### [Instructions for the task]
Reproduce, please, only the lines from the first line below to the line containing "return finish.noise(place, 1, detail, rough).rise(low, high)", inclusive.

┄┄┄┄┄┄

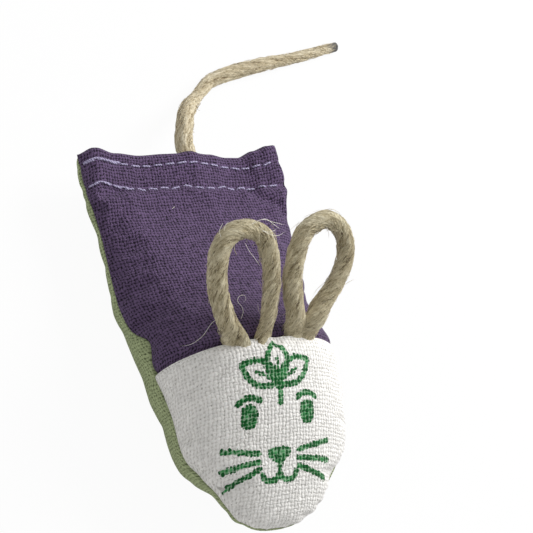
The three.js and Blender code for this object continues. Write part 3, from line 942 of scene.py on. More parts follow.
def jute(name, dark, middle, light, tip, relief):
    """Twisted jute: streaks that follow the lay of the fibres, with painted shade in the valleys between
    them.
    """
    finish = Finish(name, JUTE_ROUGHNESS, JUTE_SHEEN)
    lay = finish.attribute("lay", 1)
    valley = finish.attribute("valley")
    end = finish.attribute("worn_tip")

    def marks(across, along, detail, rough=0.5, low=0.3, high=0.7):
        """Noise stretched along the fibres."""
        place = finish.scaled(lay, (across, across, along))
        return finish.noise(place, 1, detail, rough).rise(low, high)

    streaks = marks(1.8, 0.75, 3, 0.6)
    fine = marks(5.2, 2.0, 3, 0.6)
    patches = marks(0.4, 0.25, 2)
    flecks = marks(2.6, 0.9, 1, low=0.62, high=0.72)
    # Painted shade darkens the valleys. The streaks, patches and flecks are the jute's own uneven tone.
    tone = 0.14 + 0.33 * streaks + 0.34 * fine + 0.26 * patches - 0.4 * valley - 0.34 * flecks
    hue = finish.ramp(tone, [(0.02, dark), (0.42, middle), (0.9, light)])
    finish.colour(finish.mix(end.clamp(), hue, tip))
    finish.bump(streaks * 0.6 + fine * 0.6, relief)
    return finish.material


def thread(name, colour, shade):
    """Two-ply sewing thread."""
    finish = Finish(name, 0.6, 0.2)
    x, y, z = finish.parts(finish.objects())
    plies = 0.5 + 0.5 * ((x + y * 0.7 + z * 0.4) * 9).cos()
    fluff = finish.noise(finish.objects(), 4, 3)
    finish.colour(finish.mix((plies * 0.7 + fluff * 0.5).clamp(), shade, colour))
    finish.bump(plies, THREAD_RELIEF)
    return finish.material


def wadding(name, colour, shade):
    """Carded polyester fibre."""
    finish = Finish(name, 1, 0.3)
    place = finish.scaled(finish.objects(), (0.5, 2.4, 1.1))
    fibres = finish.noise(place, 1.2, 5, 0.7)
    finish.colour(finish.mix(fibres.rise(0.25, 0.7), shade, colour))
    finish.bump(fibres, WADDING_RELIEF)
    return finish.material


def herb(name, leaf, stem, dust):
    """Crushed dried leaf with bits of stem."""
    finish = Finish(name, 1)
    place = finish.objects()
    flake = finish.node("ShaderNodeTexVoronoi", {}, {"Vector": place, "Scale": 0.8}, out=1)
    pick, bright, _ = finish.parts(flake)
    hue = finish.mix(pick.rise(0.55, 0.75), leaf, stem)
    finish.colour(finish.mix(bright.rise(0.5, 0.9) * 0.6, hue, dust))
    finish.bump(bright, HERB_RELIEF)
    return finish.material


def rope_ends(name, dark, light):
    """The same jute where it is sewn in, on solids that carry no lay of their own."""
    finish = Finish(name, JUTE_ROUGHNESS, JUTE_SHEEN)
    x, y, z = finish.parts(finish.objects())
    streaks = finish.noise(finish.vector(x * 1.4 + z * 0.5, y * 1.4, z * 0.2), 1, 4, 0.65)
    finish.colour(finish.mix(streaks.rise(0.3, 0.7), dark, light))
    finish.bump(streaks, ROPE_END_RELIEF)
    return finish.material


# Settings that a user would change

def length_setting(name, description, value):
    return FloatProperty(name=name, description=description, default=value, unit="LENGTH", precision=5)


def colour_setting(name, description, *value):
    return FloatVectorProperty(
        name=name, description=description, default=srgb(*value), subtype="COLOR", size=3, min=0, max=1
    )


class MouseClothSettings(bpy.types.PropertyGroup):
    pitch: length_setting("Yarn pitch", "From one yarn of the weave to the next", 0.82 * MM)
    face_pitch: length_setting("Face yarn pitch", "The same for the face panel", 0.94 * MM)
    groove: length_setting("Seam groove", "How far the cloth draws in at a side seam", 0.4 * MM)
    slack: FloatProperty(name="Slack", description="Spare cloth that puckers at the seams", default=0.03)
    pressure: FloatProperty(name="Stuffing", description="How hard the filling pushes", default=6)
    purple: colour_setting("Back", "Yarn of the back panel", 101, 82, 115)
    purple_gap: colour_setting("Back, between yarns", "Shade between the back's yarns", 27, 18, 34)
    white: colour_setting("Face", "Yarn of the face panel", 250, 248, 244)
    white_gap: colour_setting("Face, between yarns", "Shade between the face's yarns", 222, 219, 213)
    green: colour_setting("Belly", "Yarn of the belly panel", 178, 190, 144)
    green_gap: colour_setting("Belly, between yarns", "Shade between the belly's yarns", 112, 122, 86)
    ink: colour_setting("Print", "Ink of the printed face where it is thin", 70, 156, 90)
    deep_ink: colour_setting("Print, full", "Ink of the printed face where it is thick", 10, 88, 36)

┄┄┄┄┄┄

### [Result below]
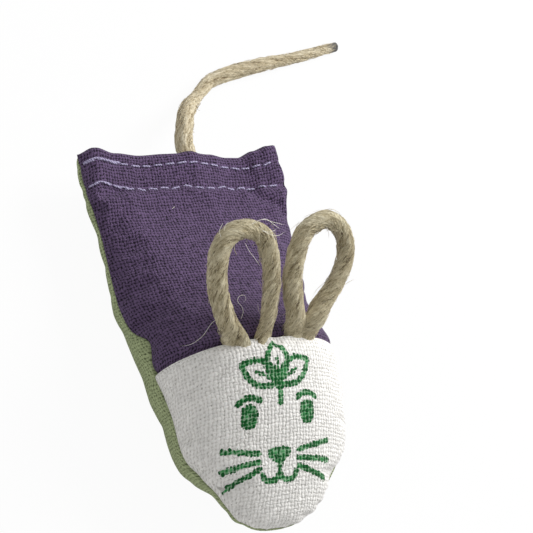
The three.js and Blender code for this object continues. Write part 3, from line 942 of scene.py on. More parts follow.
def jute(name, dark, middle, light, tip, relief):
    """Twisted jute: streaks that follow the lay of the fibres, with painted shade in the valleys between
    them.
    """
    finish = Finish(name, JUTE_ROUGHNESS, JUTE_SHEEN)
    lay = finish.attribute("lay", 1)
    valley = finish.attribute("valley")
    end = finish.attribute("worn_tip")

    def marks(across, along, detail, rough=0.5, low=0.3, high=0.7):
        """Noise stretched along the fibres."""
        place = finish.scaled(lay, (across, across, along))
        return finish.noise(place, 1, detail, rough).rise(low, high)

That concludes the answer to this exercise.